■ Directive
All lines from the line containing "What three.js module" up to and including the last line of the listing below should be echoed exactly; no other lines belong in the response.
====== Data extract ======
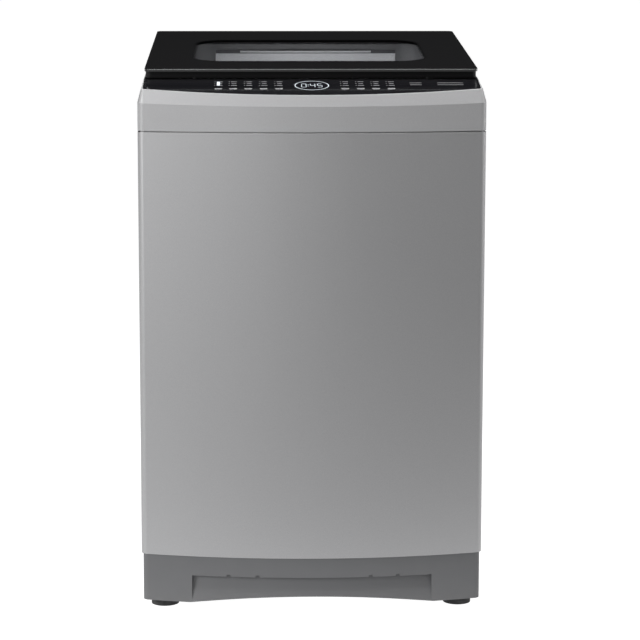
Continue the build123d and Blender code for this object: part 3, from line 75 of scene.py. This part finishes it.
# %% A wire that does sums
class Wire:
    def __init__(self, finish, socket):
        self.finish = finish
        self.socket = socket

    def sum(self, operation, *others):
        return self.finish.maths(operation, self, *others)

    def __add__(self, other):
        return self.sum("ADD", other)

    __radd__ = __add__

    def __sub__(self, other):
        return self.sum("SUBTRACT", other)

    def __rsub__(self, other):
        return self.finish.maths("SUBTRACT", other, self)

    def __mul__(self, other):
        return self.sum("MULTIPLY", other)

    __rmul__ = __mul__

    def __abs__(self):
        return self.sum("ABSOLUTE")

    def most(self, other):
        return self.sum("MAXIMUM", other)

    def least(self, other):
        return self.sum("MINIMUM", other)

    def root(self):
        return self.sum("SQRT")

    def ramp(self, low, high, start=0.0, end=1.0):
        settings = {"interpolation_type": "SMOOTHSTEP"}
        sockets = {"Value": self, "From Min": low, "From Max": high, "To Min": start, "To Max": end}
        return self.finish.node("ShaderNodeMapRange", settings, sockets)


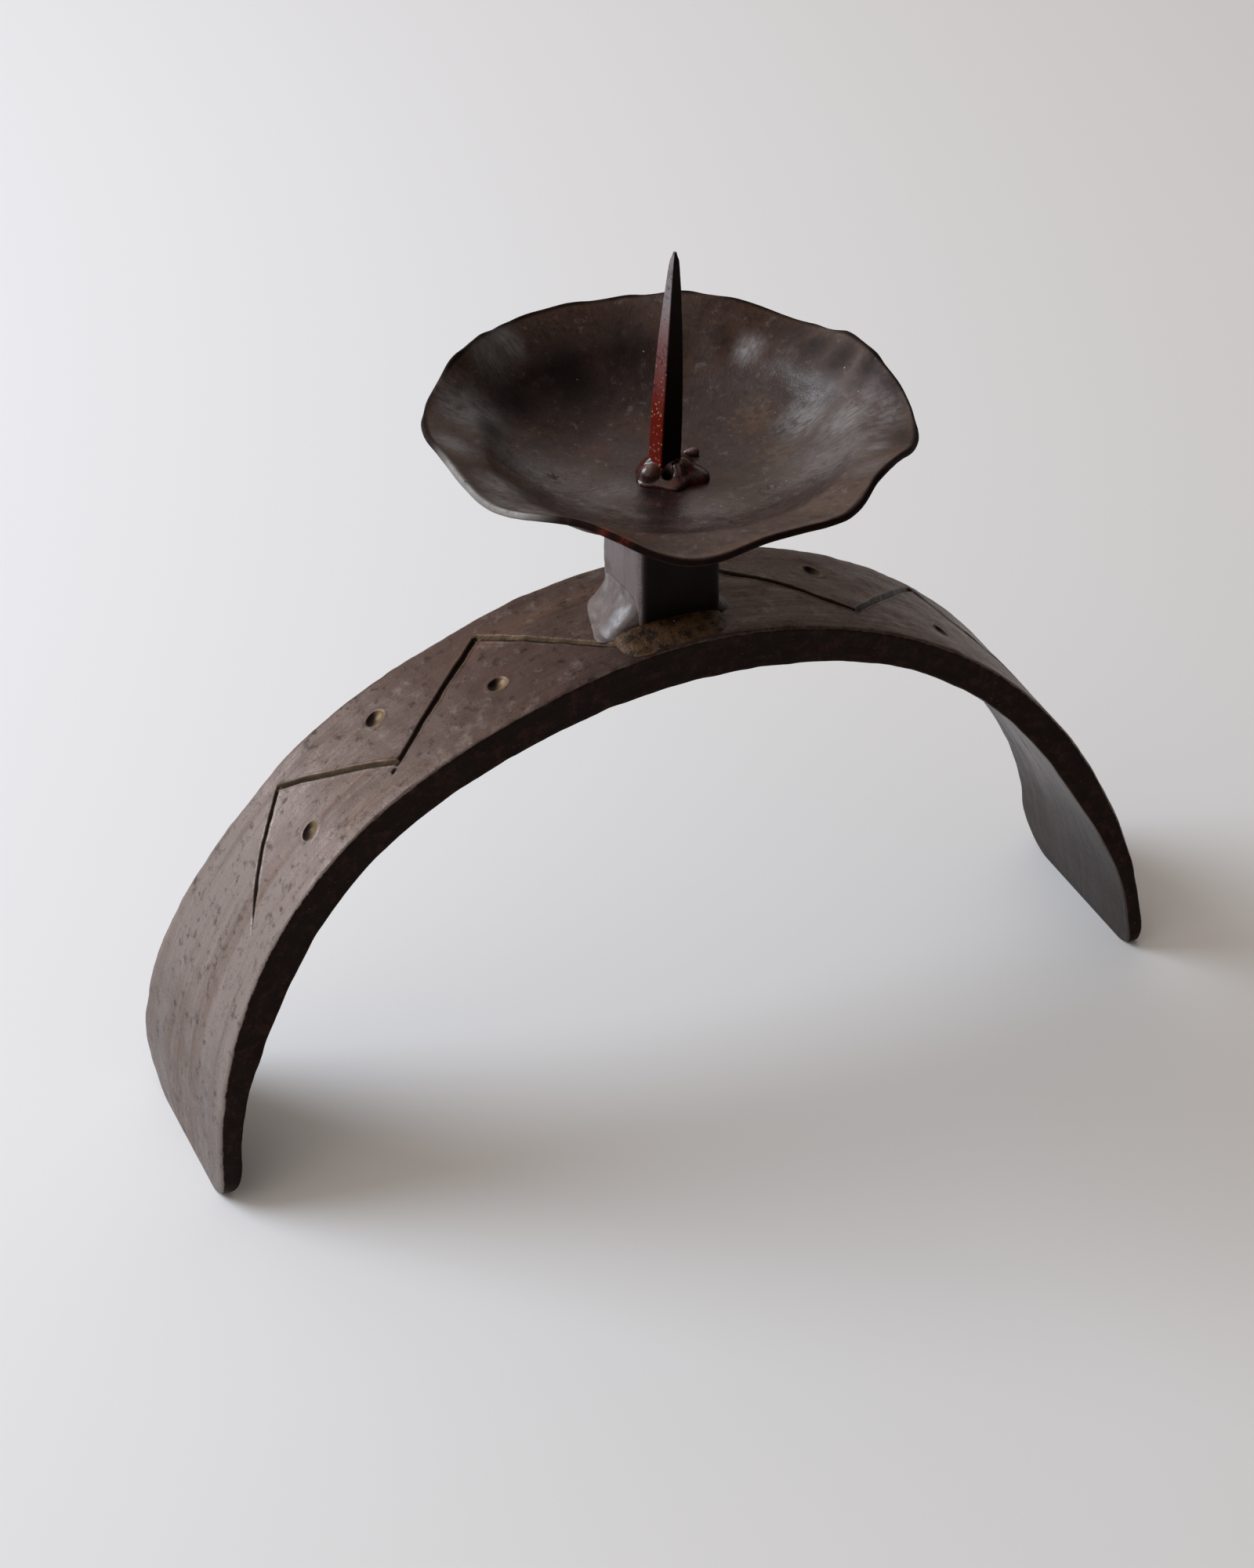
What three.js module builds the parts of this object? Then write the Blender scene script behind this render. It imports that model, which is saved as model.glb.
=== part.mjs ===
======
■ Complete output
What three.js module builds the parts of this object? Then write the Blender scene script behind this render. It imports that model, which is saved as model.glb.
=== part.mjs ===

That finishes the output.